We started this campaign with the fundamental belief that the electorate isn’t something that’s set in stone, and that we could change and expand it. Americans decided a long time ago that our democracy works better when more people participate in it. So our campaign has made a priority of bringing more citizens into the process and helping millions of new voters exercise their rights.

The variety of voting habits is nearly as diverse as the political spectrum. Some voters come out every time, no matter what. Others voted in 2008, but not in 2010. Then there are new voters who weren’t registered till this year and are excited to cast their first ballots for President Obama’s final campaign.

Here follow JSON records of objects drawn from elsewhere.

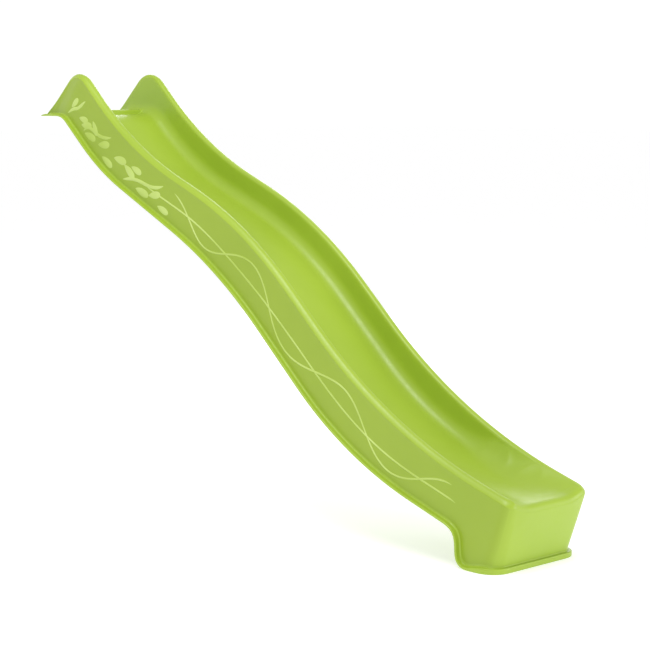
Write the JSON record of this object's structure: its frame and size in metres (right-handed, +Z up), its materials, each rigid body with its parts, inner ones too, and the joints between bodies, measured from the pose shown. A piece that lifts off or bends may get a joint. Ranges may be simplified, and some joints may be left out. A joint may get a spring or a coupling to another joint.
{
  "type": "playground slide",
  "caption": "Straight wave slide for a 1.5 m platform: high side walls, open underside, dished run-out, leaning foot apron and screws for the platform.",
  "frame": {"origin": "on the ground, on the middle plane, 5 mm behind the front edge of the foot's sole", "axes": "+X down the slide, away from the platform; +Y to the left of a child who slides down; +Z up"},
  "size_m": [2.5949, 0.456, 1.6717],
  "materials": {
    "moulding": "moulded polyethylene, semi-gloss, slightly translucent",
    "caps": "moulded polyethylene, satin",
    "fixings": "zinc plated steel"
  },
  "bodies": {
    "root": {"entry_plate": "moulding", "slide_bed": "moulding", "run_out": "moulding", "foot_apron": "moulding", "left_wall": "moulding", "right_wall": "moulding", "left_foot": "moulding", "right_foot": "moulding", "screw_cap_bases": "caps", "screw_caps": "caps", "screw_washers": "fixings", "platform_screws": "fixings"}
  },
  "joints": []
}
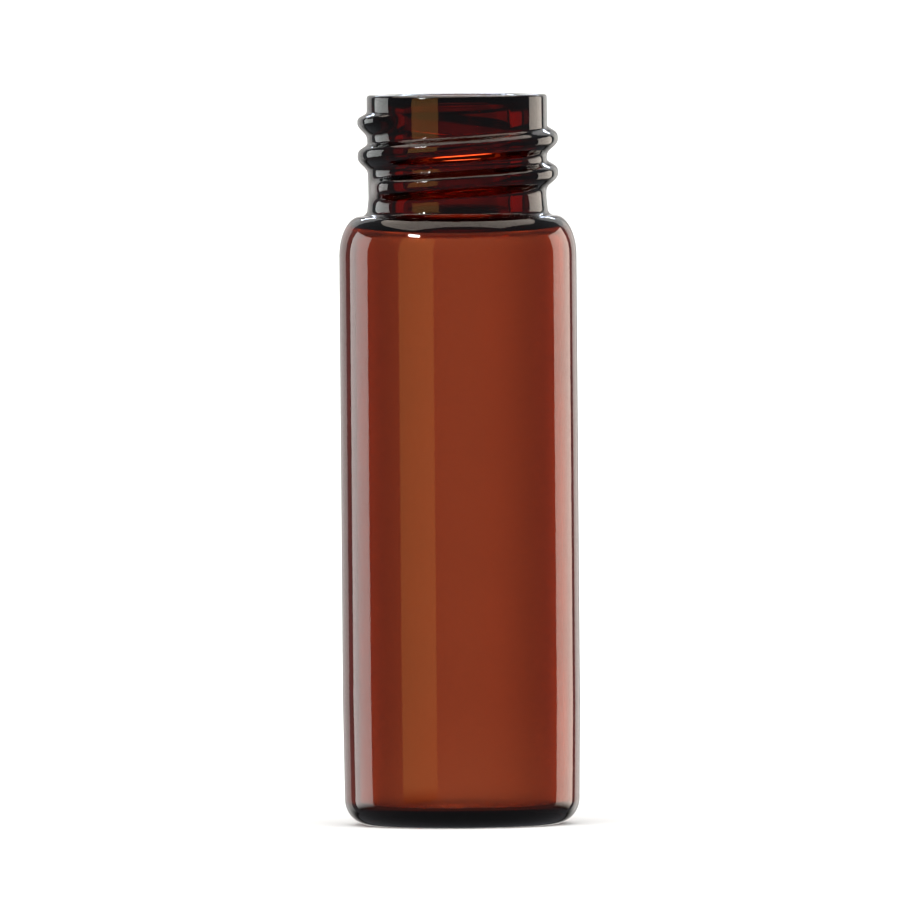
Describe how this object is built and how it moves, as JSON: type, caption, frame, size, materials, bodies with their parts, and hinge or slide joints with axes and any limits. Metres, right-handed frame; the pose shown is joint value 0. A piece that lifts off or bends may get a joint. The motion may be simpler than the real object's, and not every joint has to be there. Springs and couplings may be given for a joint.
{
  "type": "glass sample vial",
  "caption": "Uncapped cylindrical sample vial in amber glass with a rounded shoulder, a narrower neck carrying a right-hand screw thread, and an open mouth.",
  "frame": {"origin": "middle of the resting ring under the base, on the surface that the vial stands on", "axes": "+Z along the vial's axis, from the base up to the mouth; +X to the right and +Y to the back as the vial is seen from its front"},
  "size_m": [0.0146, 0.0146, 0.0451],
  "materials": {
    "amber_glass": "clear amber tubing glass, fire-polished"
  },
  "bodies": {
    "root": {"vial": "amber_glass"}
  },
  "joints": []
}
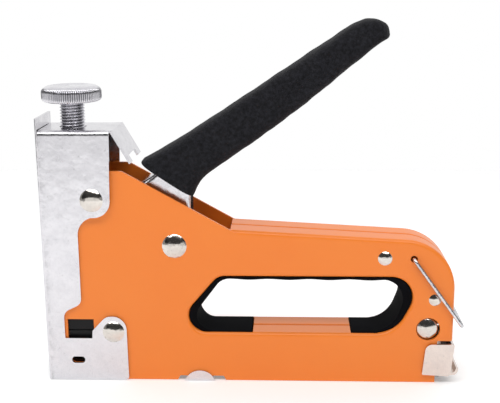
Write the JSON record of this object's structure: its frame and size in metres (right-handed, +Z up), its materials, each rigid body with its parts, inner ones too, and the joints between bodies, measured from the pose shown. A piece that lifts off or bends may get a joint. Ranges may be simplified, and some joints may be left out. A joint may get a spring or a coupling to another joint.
{
  "type": "staple gun",
  "caption": "Hand staple gun with a lever handle in a foam sleeve, power screw, pull-out magazine end and wire lock; closing the handle lifts the sprung driver in the nose.",
  "frame": {"origin": "middle of the nose foot's front edge, where the tool meets the work", "axes": "+X from the nose to the rear, +Y from the near shell to the far one, +Z up from the foot through the nose"},
  "size_m": [0.1801, 0.0294, 0.1547],
  "materials": {
    "orange_paint": "satin orange powder coat",
    "chrome": "bright chrome on pressed sheet",
    "chrome_screw": "bright chrome, knurled and threaded",
    "rivet": "polished nickel, domed",
    "wire": "bright plated wire",
    "steel": "plain steel, lightly oiled",
    "spring_steel": "dark spring steel",
    "rubber": "smooth black rubber",
    "foam": "black closed-cell foam, finely pitted",
    "black_plastic": "black moulded nylon"
  },
  "bodies": {
    "housing": {"left_shell": "orange_paint", "right_shell": "orange_paint", "nose_cover": "chrome", "top_bracket": "chrome", "screw_nut": "steel", "upper_nose_rivets": "rivet", "lower_nose_rivet": "rivet", "lever_pivot_pin": "rivet", "body_rivets": "rivet", "rivet_spacers": "steel", "latch_pin": "rivet", "grip_liner": "rubber", "magazine_channel": "steel", "staple_rail": "steel", "magazine_clip": "chrome", "striker_bumper": "black_plastic", "blade_guides": "steel", "handle_spring": "spring_steel"},
    "handle": {"lever": "chrome", "grip_sleeve": "foam", "hook_pin": "steel"},
    "claw": {"lift_hook": "steel"},
    "hammer": {"striker_block": "steel", "driver_blade": "steel", "striker_rivets": "steel"},
    "seat": {"spring_seat": "steel", "main_spring": "spring_steel"},
    "screw": {"power_screw": "chrome_screw"},
    "lock": {"wire_lock": "wire"},
    "magazine_slide": {"end_cap": "chrome", "guide_rod": "steel", "pusher_spring": "spring_steel"},
    "follower": {"staple_pusher": "steel"}
  },
  "joints": [
    {"name": "handle_hinge", "type": "hinge", "parent": "housing", "child": "handle", "pos_m": [0.0567, 0, 0.0608], "axis": [0, 1, 0], "range_deg": [0, 42], "stiffness_Nm_per_rad": 2, "springref_deg": -28.65},
    {"name": "hook_tilt", "type": "hinge", "parent": "handle", "child": "claw", "pos_m": [0.03803, 0, 0.05363], "axis": [0, -1, 0], "range_deg": [0, 12], "stiffness_Nm_per_rad": 0.02, "springref_deg": -17.19},
    {"name": "striker_slide", "type": "slide", "parent": "housing", "child": "hammer", "axis": [0, 0, 1], "range_m": [0, 0.0216], "deforming": ["main_spring"]},
    {"name": "seat_slide", "type": "slide", "parent": "housing", "child": "seat", "axis": [0, 0, 1], "range_m": [-0.00625, 0.00125]},
    {"name": "screw_turn", "type": "hinge", "parent": "seat", "child": "screw", "pos_m": [0.0136, 0, 0.0989], "axis": [0, 0, 1], "range_deg": [-1805, 365]},
    {"name": "wire_swing", "type": "hinge", "parent": "housing", "child": "lock", "pos_m": [0.158, 0, 0.0556], "axis": [0, -1, 0], "range_deg": [-4.5, 172]},
    {"name": "magazine_pull", "type": "slide", "parent": "housing", "child": "magazine_slide", "axis": [1, 0, 0], "range_m": [0, 0.12]},
    {"name": "follower_travel", "type": "slide", "parent": "magazine_slide", "child": "follower", "axis": [1, 0, 0], "range_m": [0, 0.1], "stiffness_N_per_m": 20, "springref_m": -0.05, "deforming": ["pusher_spring"]}
  ],
  "couplings": [
    {"joint": "striker_slide", "follows": "handle_hinge", "m_per_rad": 0.029333},
    {"joint": "screw_turn", "follows": "seat_slide", "rad_per_m": 5026.5}
  ]
}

Of course, there are also citizens who’ve been registered forever but never make it out to the polls.

Our campaign strategy in 2012 was based, in part, on registering new voters and turning them out for early vote and on Election Day—and that’s happening. To borrow a phrase from a nervous Republican consultant talking in Florida this week about our turnout success, we’re cleaning the other guys’ clock. Here’s what we’re seeing in the states:

  • Colorado: Since July, Democrats have gained 64,768 net new registrants vs. 38,848 for Republicans. Democrats now have a better registration margin than we did in November 2008, when we won the state by 9 points.

  • Florida: Since June, Democrats have gained 227,991 net new registrants vs. 126,643 for Republicans. Since November 2008, more than 80% of all new Florida registrations—455,000 of them—have been from Latinos and African Americans, and these voters have chosen to register as Democrats rather than Republicans by a 90/10 margin.

  • Iowa: Since August, Democrats have gained 16,257 net new registrants vs. 2,428 for Republicans.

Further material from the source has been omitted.